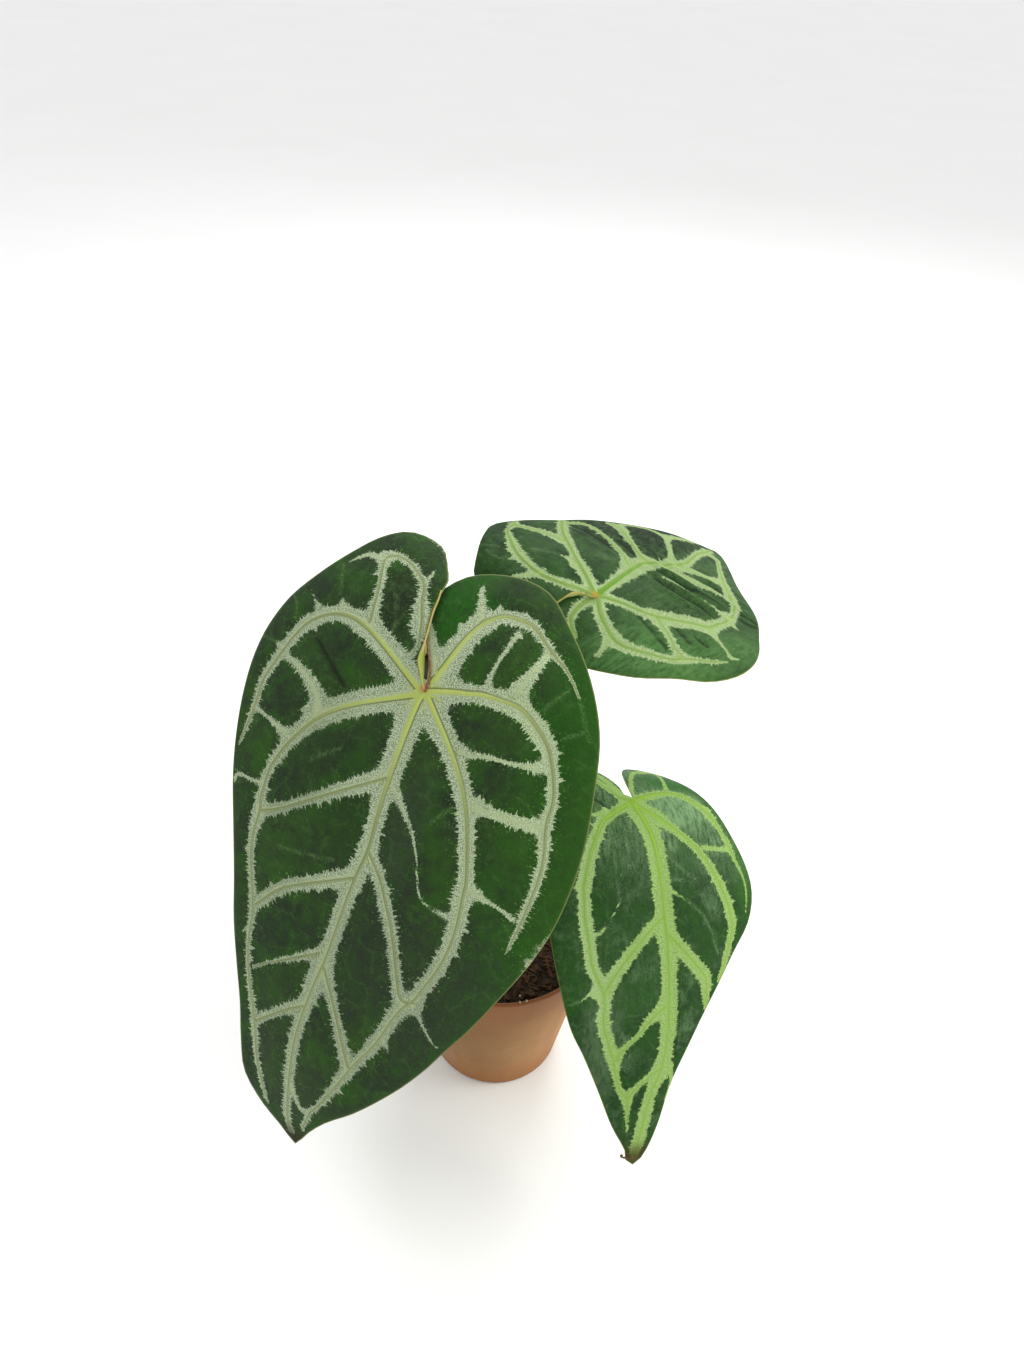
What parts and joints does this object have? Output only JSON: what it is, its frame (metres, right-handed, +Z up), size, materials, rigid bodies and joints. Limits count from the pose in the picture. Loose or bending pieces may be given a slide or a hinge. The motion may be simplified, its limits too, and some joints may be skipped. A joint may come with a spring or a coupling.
{
  "type": "potted plant",
  "caption": "Potted foliage plant: broad heart-shaped leaves with pale netted veins on round stalks, in a filled tapered clay pot.",
  "frame": {"origin": "middle of the pot's flat underside, on the floor", "axes": "+Z up through the pot; the plant faces -Y, with +X to its viewer's right"},
  "size_m": [0.2753, 0.3018, 0.3665],
  "materials": {
    "pot": "unglazed terracotta, matte",
    "potting_mix": "damp bark and fibre mix",
    "stem": "rough green-brown stem",
    "stalk": "smooth green stalk, soft sheen",
    "leaf": "velvety dark green with pale netted veins"
  },
  "bodies": {
    "root": {"pot": "pot", "potting_mix": "potting_mix", "stem": "stem", "stalk_large": "stalk", "stalk_upper": "stalk", "stalk_lower": "stalk", "leaf_large": "leaf", "leaf_upper": "leaf", "leaf_lower": "leaf"}
  },
  "joints": []
}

What you should do: Reproduce each line verbatim.

Response:
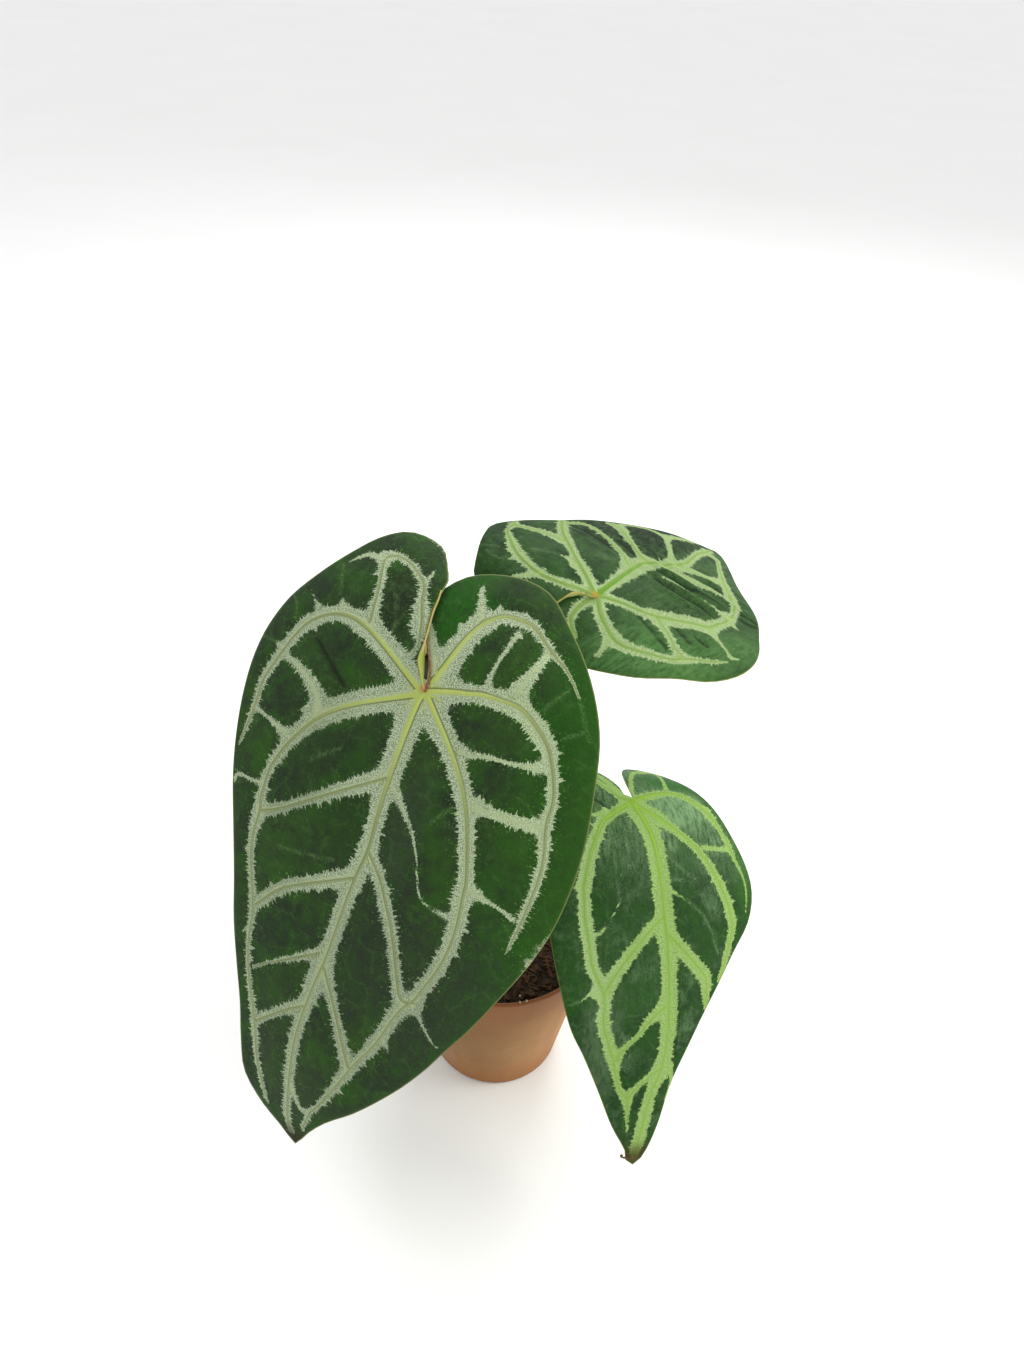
What parts and joints does this object have? Output only JSON: what it is, its frame (metres, right-handed, +Z up), size, materials, rigid bodies and joints. Limits count from the pose in the picture. Loose or bending pieces may be given a slide or a hinge. The motion may be simplified, its limits too, and some joints may be skipped. A joint may come with a spring or a coupling.
{
  "type": "potted plant",
  "caption": "Potted foliage plant: broad heart-shaped leaves with pale netted veins on round stalks, in a filled tapered clay pot.",
  "frame": {"origin": "middle of the pot's flat underside, on the floor", "axes": "+Z up through the pot; the plant faces -Y, with +X to its viewer's right"},
  "size_m": [0.2753, 0.3018, 0.3665],
  "materials": {
    "pot": "unglazed terracotta, matte",
    "potting_mix": "damp bark and fibre mix",
    "stem": "rough green-brown stem",
    "stalk": "smooth green stalk, soft sheen",
    "leaf": "velvety dark green with pale netted veins"
  },
  "bodies": {
    "root": {"pot": "pot", "potting_mix": "potting_mix", "stem": "stem", "stalk_large": "stalk", "stalk_upper": "stalk", "stalk_lower": "stalk", "leaf_large": "leaf", "leaf_upper": "leaf", "leaf_lower": "leaf"}
  },
  "joints": []
}